Way More Than Luck is a mixed bag. Many of the poems included are award winners and it’s not hard to see why. Ben Wilkinson’s poems at their best and bravest create a link between a troubled inner world and an outer world, urban or rural, that can mirror, kindle or exorcise it.

Review by Matthew Stewart, Rogue Strands

Sunday, June 17, 2018
A lot of so-called socially aware poetry falls into the trap of reflecting stereotypes, clichés and a sense of outsiders looking in. In fact, a more personal type of poetry is often more adept at capturing a snapshot of a society at a certain moment. Ben Wilkinson’s first full collection, Way More Than Luck (Seren Books, 2018), is a perfect example.
 
Wilkinson might explicitly be writing about an individual’s experiences in Way More Than Luck, but he’s implicitly portraying the society that surrounds and affects the individual in question. Let’s look at a number of pieces from the book.
 
First of all, there’s contemporary U.K. society’s expectations, doubts and demands regarding the role of a young heterosexual male. Wilkinson begins by homing in on depression, as in “Pal”:
 
“…he’ll be there alright. His smile is a frown.

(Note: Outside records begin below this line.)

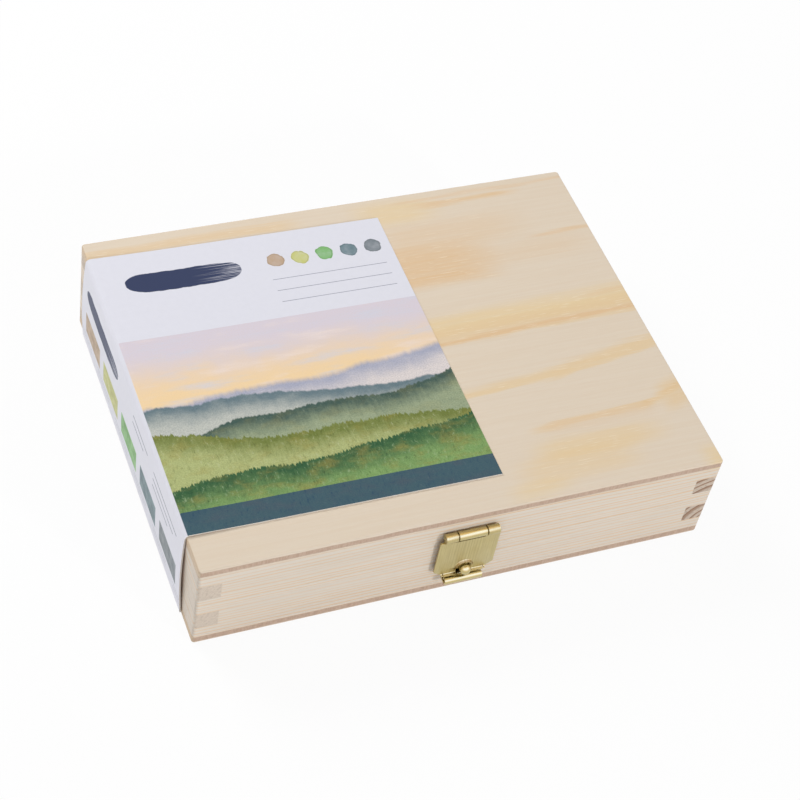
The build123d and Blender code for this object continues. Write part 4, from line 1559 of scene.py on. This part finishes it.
@dataclass
class PaintTubes:
    """Five metal tubes, round at the shoulder and folded flat at the back; millimetres."""

    radius: float = 9.0
    shoulder_y: float = -27.2
    body: float = 78.0
    crimp: float = 6.0
    crimp_thickness: float = 1.6
    shoulder: float = 3.5
    neck_radius: float = 4.2
    neck: float = 9.0
    threads: int = 6
    thread_rise: float = 0.28
    inset: float = 0.03
    body_steps: int = 24
    folds: int = 3
    sides: int = 64

    def ring(
        self, tube: bmesh.types.BMesh, x: float, y: float, half_width: float, half_height: float
    ) -> list[bmesh.types.BMVert]:
        """Ring of points round a tube: an oval that turns into a flat strip with pinched sides.

        Args:
            tube: The edit mesh that takes the points.
            x: The tube's place across the box.
            y: The ring's place along the tube.
            half_width: Half the ring's width.
            half_height: Half its height.

        Returns:
            The points, in order.
        """
        flat = 1 - half_height / half_width
        points = []
        for step in range(self.sides):
            angle = math.tau * step / self.sides
            cosine, sine = math.cos(angle), math.sin(angle)
            spread = math.copysign(abs(cosine) ** (1 - 0.25 * flat), cosine)
            points.append(tube.verts.new((
                (x + half_width * spread) * MM, y * MM, (TUBE_AXIS + half_height * sine) * MM,
            )))
        return points

    def sections(self) -> list[tuple[float, float, float, int]]:
        """Rings from the neck's mouth to the fold: place, half width, half height and finish.

        Returns:
            One row for each ring.
        """
        wide = math.pi * self.radius / 2
        thin = self.crimp_thickness / 2
        neck_y = self.shoulder_y - self.shoulder
        rings = [(neck_y - self.neck, self.neck_radius - 0.5, self.neck_radius - 0.5, 0)]
        for step in range(self.threads * 4):
            wide_here = self.neck_radius - 0.3 + (0.0 if step % 4 in (0, 3) else self.thread_rise)
            at = neck_y - self.neck + 0.4 + step * (self.neck - 1.2) / (self.threads * 4)
            rings.append((at, wide_here, wide_here, 0))
        rings.append((neck_y, self.neck_radius, self.neck_radius, 0))
        rings.append((neck_y + 0.25, self.neck_radius + 0.5, self.neck_radius + 0.5, 0))
        rings.append((self.shoulder_y - 0.5, self.radius - 0.45, self.radius - 0.45, 0))
        rings.append((self.shoulder_y, self.radius - 0.08, self.radius - 0.08, 0))
        rings.append((self.shoulder_y + 0.5, self.radius - 0.02, self.radius - 0.02, 1))
        for step in range(self.body_steps):
            share = (step + 1) / self.body_steps
            rings.append((
                self.shoulder_y + share * self.body,
                self.radius + share * (wide - self.radius) - self.inset,
                self.radius + share * (thin - self.radius) - self.inset * (1 - share), 1,
            ))
        end = self.shoulder_y + self.body
        fold_length = self.crimp / self.folds
        for fold in range(self.folds):
            at = end + fold * fold_length
            rings.append((at + 0.15, wide - 0.05, thin - 0.3, 0))
            rings.append((at + 0.45, wide - 0.02, thin, 0))
            rings.append((at + fold_length - 0.1, wide - 0.02, thin, 0))
        rings.append((end + self.crimp, wide - 0.3, thin - 0.25, 0))
        return rings

    def build(self) -> None:
        """Loft each tube through its rings and close both ends."""
        for number, colour in enumerate(SWATCH_COLOURS):
            x = (number - 2) * TUBE_PITCH
            tube = bmesh.new()
            layer = tube.loops.layers.uv.new("label")
            rings = self.sections()
            rows = [self.ring(tube, x, y, width, height) for y, width, height, _ in rings]
            start, end = self.shoulder_y, self.shoulder_y + self.body
            for (first, second), (one, two) in zip(zip(rows, rows[1:]), zip(rings, rings[1:])):
                for step in range(self.sides):
                    after = (step + 1) % self.sides
                    face = tube.faces.new([first[step], second[step], second[after], first[after]])
                    face.material_index = 1 if one[3] and two[3] else 0
                    turns = (step, step, step + 1, step + 1)
                    for loop, y, turn in zip(face.loops, (one[0], two[0], two[0], one[0]), turns):
                        loop[layer].uv = ((y - start) / (end - start), turn / self.sides)
            tube.faces.new(rows[0])
            tube.faces.new(list(reversed(rows[-1])))
            bmesh.ops.recalc_face_normals(tube, faces=tube.faces)
            mesh = mesh_of(f"tube_{number + 1}", tube)
            label = TubeLabel(f"tube_label_{number + 1}_finish", colour, 7.0 * number)
            piece = object_of(f"tube_{number + 1}", mesh, [TUBE_BARE, label])
            soften(mesh, 35)
            settle(piece, "base", [f"paint_tube_{number + 1}"])


@dataclass
class TubeCaps:
    """Ribbed screw caps; millimetres."""

    base_y: float = -31.1
    radius: float = 7.4
    nose: float = 6.6
    length: float = 13.0
    ribs: int = 24
    groove: float = 0.35
    chamfer: float = 0.7

    def tree(self) -> NodeKit:
        """Geometry tree of one cap: a cone whose wall is pressed in between its ribs.

        Returns:
            The tree.
        """
        kit = NodeKit("ribbed_cap", {
            "Finish": CAP_WHITE, "Radius": self.radius * MM, "Nose": self.nose * MM,
            "Length": self.length * MM, "Ribs": self.ribs, "Groove": self.groove * MM,
            "Chamfer": self.chamfer * MM, "Place": (0.0, 0.0, 0.0),
        })
        graph, given = kit.graph, kit.given
        cone = graph.add("GeometryNodeMeshCone", {
            "Vertices": graph.product(given["Ribs"], 8.0), "Side Segments": 18, "Fill Segments": 2,
            "Radius Top": given["Nose"], "Radius Bottom": given["Radius"], "Depth": given["Length"],
        }).outputs["Mesh"]
        x, y, z = graph.split(graph.add("GeometryNodeInputPosition").outputs[0])
        angle = graph.math("ARCTAN2", y, x)
        reach = graph.math("SQRT", graph.sum(graph.product(x, x), graph.product(y, y)))
        wave = graph.math("ABSOLUTE", graph.math("COSINE", graph.product(angle, given["Ribs"], 0.5)))
        from_rim = graph.math("MINIMUM", z, graph.less(given["Length"], z))
        along = graph.smooth(graph.math("DIVIDE", from_rim, given["Chamfer"]), 0.8, 2.2)
        wall = graph.math("GREATER_THAN", reach, graph.product(given["Nose"], 0.9))
        dip = graph.product(graph.math("POWER", wave, 3.0), given["Groove"], along, wall)
        corner = graph.less(
            1.0, graph.math("MINIMUM", graph.math("DIVIDE", from_rim, given["Chamfer"]), 1.0)
        )
        ease = graph.product(corner, corner, given["Chamfer"], wall, 0.8)
        share = graph.math("DIVIDE", graph.sum(dip, ease), graph.math("MAXIMUM", reach, 0.0001))
        pull = graph.vector(graph.product(x, share, -1.0), graph.product(y, share, -1.0), 0.0)
        shaped = graph.add("GeometryNodeSetPosition", {"Geometry": cone, "Offset": pull}).outputs[0]
        kit.close(kit.moved(shaped, given["Place"], (math.pi / 2, 0.0, 0.0)))
        return kit

    def build(self) -> None:
        """One cap on each tube."""
        kit = self.tree()
        for number in range(len(SWATCH_COLOURS)):
            place = ((number - 2) * TUBE_PITCH * MM, self.base_y * MM, TUBE_AXIS * MM)
            piece = kit.run(f"cap_{number + 1}", CAP_WHITE, Place=place)
            soften(piece.data, 50)
            settle(piece, f"cap_{number + 1}", [f"tube_cap_{number + 1}"])


@dataclass(frozen=True)
class Lamp:
    """Square soft lamp that faces the box: its place and side in metres, and its watts."""

    name: str
    place: Point
    size: float
    power: float

    def build(self) -> None:
        """Add the lamp, which shows in no mirror."""
        data = bpy.data.lights.new(self.name, "AREA")
        data.size = self.size
        data.energy = self.power
        lamp = placed(self.name, data)
        lamp.location = self.place
        lamp.visible_glossy = False
        lamp.rotation_euler = (-Vector(self.place)).to_track_quat("-Z", "Y").to_euler()


LAMPS = (
    Lamp("key_lamp", (1.25, -2.3, 1.05), 0.24, 27.5),
    Lamp("top_lamp", (-0.5, 0.8, 0.8), 0.5, 8.9),
    Lamp("fill_lamp", (-0.3, -1.3, 0.7), 1.4, 1.4),
)


@dataclass
class Studio:
    """Camera, soft lights and a pale floor."""

    position: tuple[float, float, float] = (-0.2002375, -0.3627075, 0.4820359)
    right: tuple[float, float, float] = (0.92886209, -0.34309711, 0.13964091)
    down: tuple[float, float, float] = (-0.17668917, -0.74169629, -0.64704524)
    forward: tuple[float, float, float] = (0.3255705, 0.57634276, -0.74955511)
    focal_pixels: float = 1980.52
    picture: float = 800.0
    sensor: float = 36.0
    floor_reach: float = 6.0
    floor_grey: float = 0.86
    floor_glow: float = 0.93
    even_light: float = 0.50
    mirror_front: tuple[float, ...] = (1.85, 2.1, 3.3, 1)
    mirror_above: tuple[float, ...] = (1.30, 1.02, 0.66, 1)
    mirror_back: tuple[float, ...] = (0.30, 0.26, 0.22, 1)

    def camera(self) -> None:
        """Camera at the photograph's viewpoint."""
        data = bpy.data.cameras.new("studio_camera")
        data.sensor_width = self.sensor
        data.lens = self.focal_pixels / self.picture * self.sensor
        data.clip_start = 0.01
        data.clip_end = 20.0
        camera = placed("studio_camera", data)
        columns = [Vector(self.right), -Vector(self.down), -Vector(self.forward)]
        turn = Matrix(columns).transposed().to_4x4()
        camera.matrix_world = Matrix.Translation(self.position) @ turn
        bpy.context.scene.camera = camera

    def floor(self) -> None:
        """Wide pale floor that shows white to the camera and keeps a soft shadow."""
        mesh = bpy.data.meshes.new("studio_floor")
        reach = self.floor_reach
        corners = [(-reach, -reach, 0), (reach, -reach, 0), (reach, reach, 0), (-reach, reach, 0)]
        mesh.from_pydata(corners, [], [(0, 1, 2, 3)])
        floor = placed("studio_floor", mesh)
        paint = bpy.data.materials.new("studio_floor_paint")
        graph = Graph.of(paint)
        matt = graph.add("ShaderNodeBsdfDiffuse", {"Color": (*[self.floor_grey] * 3, 1)})
        glow = graph.add("ShaderNodeEmission", {"Color": (1, 1, 1, 1), "Strength": 1.0})
        seen = graph.add("ShaderNodeLightPath").outputs
        mirrored = graph.math("MAXIMUM", seen["Is Glossy Ray"], seen["Is Transmission Ray"])
        direct = graph.product(graph.math("MAXIMUM", seen["Is Camera Ray"], mirrored), self.floor_glow)
        mixed = graph.add("ShaderNodeMixShader", {0: direct, 1: matt.outputs[0], 2: glow.outputs[0]})
        graph.add("ShaderNodeOutputMaterial", {"Surface": mixed.outputs[0]})
        mesh.materials.append(paint)

    def world(self) -> None:
        """Even pale surroundings for soft light, and a bright front with dim heights for mirrors."""
        world = bpy.data.worlds.new("studio_world")
        bpy.context.scene.world = world
        graph = Graph.of(world)
        direction = graph.add("ShaderNodeTexCoord").outputs["Generated"]
        _, back, up = graph.split(direction)
        low_down = graph.less(1.0, graph.smooth(up, 0.25, 0.85))
        behind = graph.product(graph.smooth(back, 0.1, 0.75), low_down)
        before = graph.product(graph.smooth(graph.product(back, -1.0), 0.2, 0.9), low_down)
        even = graph.sum(self.even_light, graph.product(behind, -0.10), graph.product(before, 0.15))
        ahead = graph.smooth(graph.product(back, -1.0), 0.0, 0.4)
        lobe = graph.product(
            ahead, graph.smooth(up, -0.1, 0.62), graph.less(1.0, graph.smooth(up, 0.84, 0.97))
        )
        rear = graph.product(
            graph.smooth(back, 0.15, 0.45), graph.less(1.0, graph.smooth(up, 0.88, 0.98))
        )
        dim = graph.mix(rear, self.mirror_above, self.mirror_back)
        mirrored = graph.mix(lobe, dim, self.mirror_front)
        seen = graph.add("ShaderNodeLightPath").outputs
        tint = graph.mix(seen["Is Glossy Ray"], (1, 1, 1, 1), mirrored)
        strength = graph.math(
            "MAXIMUM", even, graph.math("MAXIMUM", seen["Is Camera Ray"], seen["Is Glossy Ray"])
        )
        ground = graph.add("ShaderNodeBackground", {"Color": tint, "Strength": strength})
        graph.add("ShaderNodeOutputWorld", {"Surface": ground.outputs[0]})

    def build(self) -> None:
        """Set up the whole studio."""
        bpy.context.scene.view_settings.view_transform = "Standard"
        self.camera()
        self.floor()
        self.world()
        for lamp in LAMPS:
            lamp.build()


def main() -> None:
    """Build every sub-assembly in order, then the studio."""
    for name in ("Cube", "Camera", "Light"):
        if name in bpy.data.objects:
            bpy.data.objects.remove(bpy.data.objects[name])
    for part in (
        WoodenBox(), BrassFittings(), Screws(), CardCover(), Dividers(), PaintTubes(), TubeCaps()
    ):
        log.info("building %s", type(part).__name__)
        part.build()
    Studio().build()


if __name__ == "__main__":
    main()
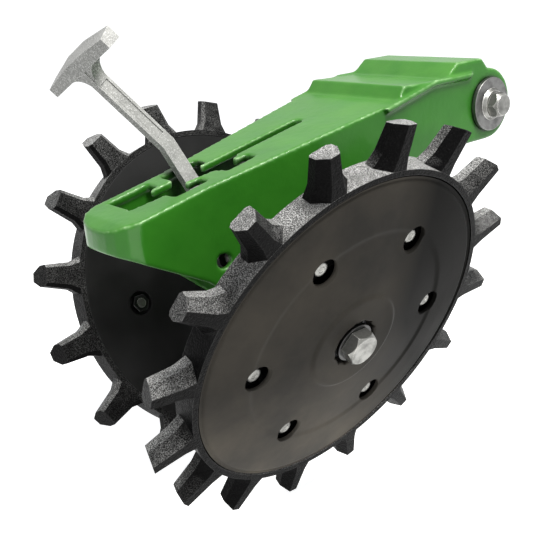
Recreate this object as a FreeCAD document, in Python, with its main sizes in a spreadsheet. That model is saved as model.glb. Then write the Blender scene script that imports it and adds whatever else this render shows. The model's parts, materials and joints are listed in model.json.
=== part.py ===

His frown is a scowl. His scowl is the fear
you hoped was long gone. Still here. Still here.”
 
The very title of this poem, and by extension the naming of its beast, is traditionally masculine. The poet is thus not only facing down depression but society’s view of how a man with a pal should act, turning the definition of a “pal” on its head.
 
And then there’s the use of football in poetry, male roles implicit once more, as is the mapping of wider social history alongside the histories of countless families and lives, all filtered through an individual’s perspective. One such example invokes and evokes a child’s first visit to Liverpool F.C. in “This is Anfield”:
 
“…I still remember it like that: the luminous pitch,
echo of the terraces, players floodlit
beneath an October sky. An ordinary game,
solid win, save for one kid looking on in wonder.”
 
This stanza, which brings the poem to a close, is an illustration of Wilkinson’s deft use of line endings and sentence structures, first panning out across the stadium before homing in on the eyes of “one kid”. At this point, the reader is reminded that the scene forms part of a person's story.
 
As the collection moves on, so there are poems with clear political overtones, such as “Building a Brighter, More Secure Future” or pieces that set out to describe a set of physical surroundings with social connotations, as in Byroads, which mentions “hanging baskets…the pub’s carpark…the village shop…the borderline/where post boxes change from red to green…hillside housing estates…”.
 
However, once again, the most affecting poems, those with most powerful social ramifications, are personal in nature. “The Argument” is an excellent piece in this respect. Its final stanza reads as follows:
 
“…And it isn’t that they won’t come though this, but what
the house alone, insidious, is able to articulate. Half-empty
cups on a table. A dust-thick windowsill. A washer spinning
through its final cycle, like a HGV thundering downhill.”
 
The poem in question is taking a specific couple’s argument and layering it with their context. The roles of the man and woman are clearly no longer those that traditional society assigned, while this final stanza also undermines itself on purpose. It starts by stating that only the house itself, internally, can find the right words, while it ends by reaching out beyond the humdrum washer (who put it on?!) to an external and extremely contemporary element, the HGV. The poet’s choice of simile is shocking and mirrors a “thundering” threat.
 
Ben Wilkinson’s first full collection is of the moment. It succeeds in capturing the here-and-now of society via personal involvement instead of rhetorical soapboxes. As a consequence, Way More Than Luck will resonate for years to come.